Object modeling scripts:
/---

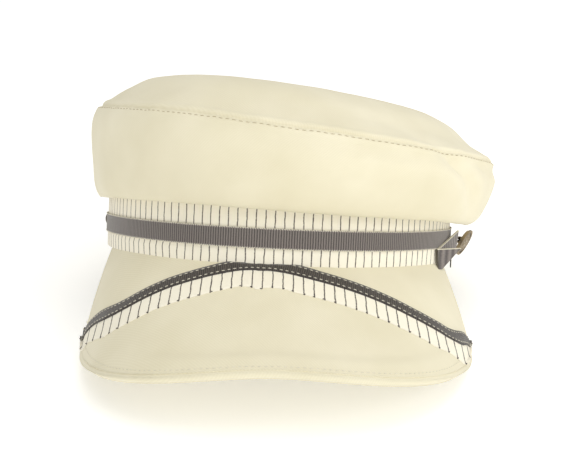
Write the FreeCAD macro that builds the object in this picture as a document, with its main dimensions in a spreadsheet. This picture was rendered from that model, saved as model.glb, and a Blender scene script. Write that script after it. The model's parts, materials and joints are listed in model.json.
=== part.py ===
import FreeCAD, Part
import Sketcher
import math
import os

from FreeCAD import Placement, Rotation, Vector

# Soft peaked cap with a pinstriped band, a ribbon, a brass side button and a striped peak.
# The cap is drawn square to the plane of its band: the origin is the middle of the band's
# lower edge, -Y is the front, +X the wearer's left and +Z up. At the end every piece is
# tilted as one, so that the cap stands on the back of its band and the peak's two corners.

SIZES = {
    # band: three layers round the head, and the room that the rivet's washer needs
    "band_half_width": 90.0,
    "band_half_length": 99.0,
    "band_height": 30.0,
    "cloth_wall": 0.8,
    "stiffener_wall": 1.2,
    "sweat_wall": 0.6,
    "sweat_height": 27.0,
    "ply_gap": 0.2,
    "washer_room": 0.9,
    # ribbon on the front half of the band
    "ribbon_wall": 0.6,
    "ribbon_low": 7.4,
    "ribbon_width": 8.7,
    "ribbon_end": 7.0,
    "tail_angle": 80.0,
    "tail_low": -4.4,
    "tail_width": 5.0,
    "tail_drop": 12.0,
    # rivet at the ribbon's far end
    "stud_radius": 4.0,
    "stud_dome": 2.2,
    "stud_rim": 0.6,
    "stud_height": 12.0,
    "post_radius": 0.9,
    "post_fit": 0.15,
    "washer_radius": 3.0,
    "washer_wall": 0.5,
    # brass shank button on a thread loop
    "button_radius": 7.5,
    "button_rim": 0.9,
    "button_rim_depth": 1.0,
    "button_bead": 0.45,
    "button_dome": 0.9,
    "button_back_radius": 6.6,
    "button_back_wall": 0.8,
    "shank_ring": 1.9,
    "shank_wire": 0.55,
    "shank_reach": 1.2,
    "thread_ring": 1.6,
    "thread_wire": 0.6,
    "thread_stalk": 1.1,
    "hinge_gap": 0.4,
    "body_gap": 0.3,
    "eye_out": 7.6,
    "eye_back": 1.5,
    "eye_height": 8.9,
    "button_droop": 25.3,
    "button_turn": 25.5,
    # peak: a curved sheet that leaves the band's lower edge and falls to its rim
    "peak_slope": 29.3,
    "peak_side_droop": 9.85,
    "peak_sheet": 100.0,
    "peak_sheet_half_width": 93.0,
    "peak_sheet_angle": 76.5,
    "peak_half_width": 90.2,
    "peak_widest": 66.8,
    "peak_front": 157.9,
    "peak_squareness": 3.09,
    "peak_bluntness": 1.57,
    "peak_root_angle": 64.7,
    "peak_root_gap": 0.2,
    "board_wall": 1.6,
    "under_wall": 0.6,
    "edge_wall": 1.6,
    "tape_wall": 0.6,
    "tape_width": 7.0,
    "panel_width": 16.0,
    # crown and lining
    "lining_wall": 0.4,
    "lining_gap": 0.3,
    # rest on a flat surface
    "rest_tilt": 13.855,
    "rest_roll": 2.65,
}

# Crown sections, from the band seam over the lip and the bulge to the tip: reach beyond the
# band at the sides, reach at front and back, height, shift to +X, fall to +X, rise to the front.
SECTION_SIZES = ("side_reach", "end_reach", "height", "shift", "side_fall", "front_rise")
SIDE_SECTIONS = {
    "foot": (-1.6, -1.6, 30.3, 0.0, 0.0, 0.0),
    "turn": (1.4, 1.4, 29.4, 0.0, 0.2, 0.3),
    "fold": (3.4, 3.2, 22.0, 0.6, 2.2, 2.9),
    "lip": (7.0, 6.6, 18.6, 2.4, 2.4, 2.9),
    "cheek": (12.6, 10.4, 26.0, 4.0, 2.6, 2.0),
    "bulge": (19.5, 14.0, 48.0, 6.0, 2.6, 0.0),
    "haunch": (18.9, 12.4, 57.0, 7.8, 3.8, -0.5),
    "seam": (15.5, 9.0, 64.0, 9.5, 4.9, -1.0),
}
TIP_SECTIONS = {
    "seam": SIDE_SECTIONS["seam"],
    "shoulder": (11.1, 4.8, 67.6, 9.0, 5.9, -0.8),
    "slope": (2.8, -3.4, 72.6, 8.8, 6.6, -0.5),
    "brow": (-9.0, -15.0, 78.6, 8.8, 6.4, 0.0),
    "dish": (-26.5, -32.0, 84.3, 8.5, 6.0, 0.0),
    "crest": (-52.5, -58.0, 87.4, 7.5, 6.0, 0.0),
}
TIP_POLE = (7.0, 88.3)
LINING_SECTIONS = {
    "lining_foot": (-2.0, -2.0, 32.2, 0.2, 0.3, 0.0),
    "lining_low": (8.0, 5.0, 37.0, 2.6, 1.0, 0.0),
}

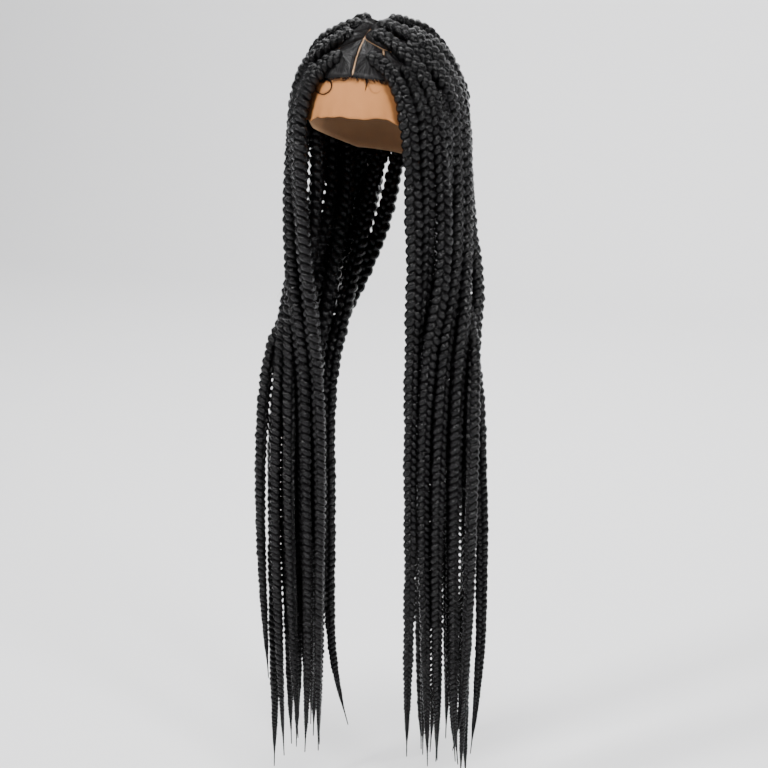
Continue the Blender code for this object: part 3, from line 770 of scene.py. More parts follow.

\---

TASK
Using the data above, return each line exactly as written.

ANSWER IN FULL
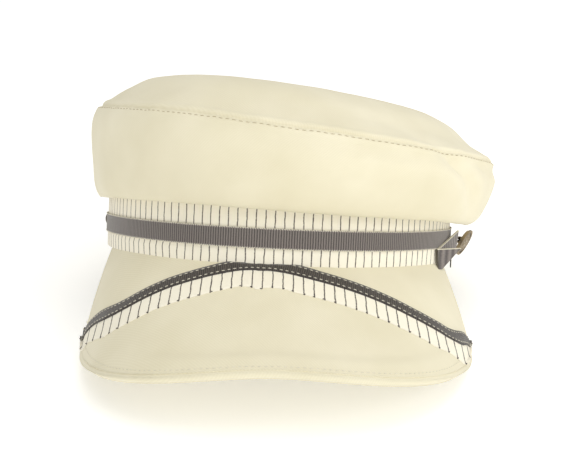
Write the FreeCAD macro that builds the object in this picture as a document, with its main dimensions in a spreadsheet. This picture was rendered from that model, saved as model.glb, and a Blender scene script. Write that script after it. The model's parts, materials and joints are listed in model.json.
=== part.py ===
import FreeCAD, Part
import Sketcher
import math
import os

from FreeCAD import Placement, Rotation, Vector

# Soft peaked cap with a pinstriped band, a ribbon, a brass side button and a striped peak.
# The cap is drawn square to the plane of its band: the origin is the middle of the band's
# lower edge, -Y is the front, +X the wearer's left and +Z up. At the end every piece is
# tilted as one, so that the cap stands on the back of its band and the peak's two corners.

SIZES = {
    # band: three layers round the head, and the room that the rivet's washer needs
    "band_half_width": 90.0,
    "band_half_length": 99.0,
    "band_height": 30.0,
    "cloth_wall": 0.8,
    "stiffener_wall": 1.2,
    "sweat_wall": 0.6,
    "sweat_height": 27.0,
    "ply_gap": 0.2,
    "washer_room": 0.9,
    # ribbon on the front half of the band
    "ribbon_wall": 0.6,
    "ribbon_low": 7.4,
    "ribbon_width": 8.7,
    "ribbon_end": 7.0,
    "tail_angle": 80.0,
    "tail_low": -4.4,
    "tail_width": 5.0,
    "tail_drop": 12.0,
    # rivet at the ribbon's far end
    "stud_radius": 4.0,
    "stud_dome": 2.2,
    "stud_rim": 0.6,
    "stud_height": 12.0,
    "post_radius": 0.9,
    "post_fit": 0.15,
    "washer_radius": 3.0,
    "washer_wall": 0.5,
    # brass shank button on a thread loop
    "button_radius": 7.5,
    "button_rim": 0.9,
    "button_rim_depth": 1.0,
    "button_bead": 0.45,
    "button_dome": 0.9,
    "button_back_radius": 6.6,
    "button_back_wall": 0.8,
    "shank_ring": 1.9,
    "shank_wire": 0.55,
    "shank_reach": 1.2,
    "thread_ring": 1.6,
    "thread_wire": 0.6,
    "thread_stalk": 1.1,
    "hinge_gap": 0.4,
    "body_gap": 0.3,
    "eye_out": 7.6,
    "eye_back": 1.5,
    "eye_height": 8.9,
    "button_droop": 25.3,
    "button_turn": 25.5,
    # peak: a curved sheet that leaves the band's lower edge and falls to its rim
    "peak_slope": 29.3,
    "peak_side_droop": 9.85,
    "peak_sheet": 100.0,
    "peak_sheet_half_width": 93.0,
    "peak_sheet_angle": 76.5,
    "peak_half_width": 90.2,
    "peak_widest": 66.8,
    "peak_front": 157.9,
    "peak_squareness": 3.09,
    "peak_bluntness": 1.57,
    "peak_root_angle": 64.7,
    "peak_root_gap": 0.2,
    "board_wall": 1.6,
    "under_wall": 0.6,
    "edge_wall": 1.6,
    "tape_wall": 0.6,
    "tape_width": 7.0,
    "panel_width": 16.0,
    # crown and lining
    "lining_wall": 0.4,
    "lining_gap": 0.3,
    # rest on a flat surface
    "rest_tilt": 13.855,
    "rest_roll": 2.65,
}

# Crown sections, from the band seam over the lip and the bulge to the tip: reach beyond the
# band at the sides, reach at front and back, height, shift to +X, fall to +X, rise to the front.
SECTION_SIZES = ("side_reach", "end_reach", "height", "shift", "side_fall", "front_rise")
SIDE_SECTIONS = {
    "foot": (-1.6, -1.6, 30.3, 0.0, 0.0, 0.0),
    "turn": (1.4, 1.4, 29.4, 0.0, 0.2, 0.3),
    "fold": (3.4, 3.2, 22.0, 0.6, 2.2, 2.9),
    "lip": (7.0, 6.6, 18.6, 2.4, 2.4, 2.9),
    "cheek": (12.6, 10.4, 26.0, 4.0, 2.6, 2.0),
    "bulge": (19.5, 14.0, 48.0, 6.0, 2.6, 0.0),
    "haunch": (18.9, 12.4, 57.0, 7.8, 3.8, -0.5),
    "seam": (15.5, 9.0, 64.0, 9.5, 4.9, -1.0),
}
TIP_SECTIONS = {
    "seam": SIDE_SECTIONS["seam"],
    "shoulder": (11.1, 4.8, 67.6, 9.0, 5.9, -0.8),
    "slope": (2.8, -3.4, 72.6, 8.8, 6.6, -0.5),
    "brow": (-9.0, -15.0, 78.6, 8.8, 6.4, 0.0),
    "dish": (-26.5, -32.0, 84.3, 8.5, 6.0, 0.0),
    "crest": (-52.5, -58.0, 87.4, 7.5, 6.0, 0.0),
}
TIP_POLE = (7.0, 88.3)
LINING_SECTIONS = {
    "lining_foot": (-2.0, -2.0, 32.2, 0.2, 0.3, 0.0),
    "lining_low": (8.0, 5.0, 37.0, 2.6, 1.0, 0.0),
}

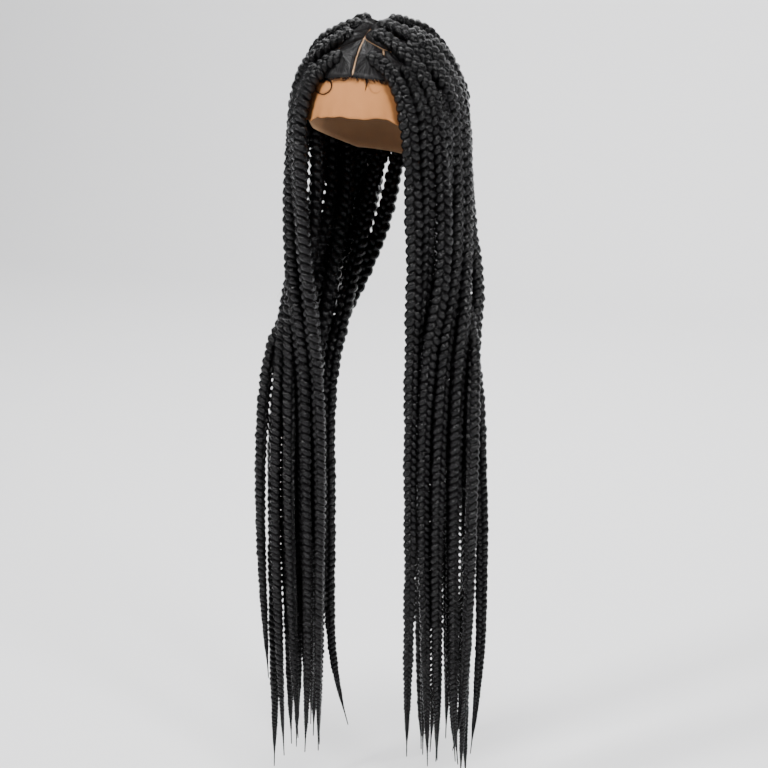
Continue the Blender code for this object: part 3, from line 770 of scene.py. More parts follow.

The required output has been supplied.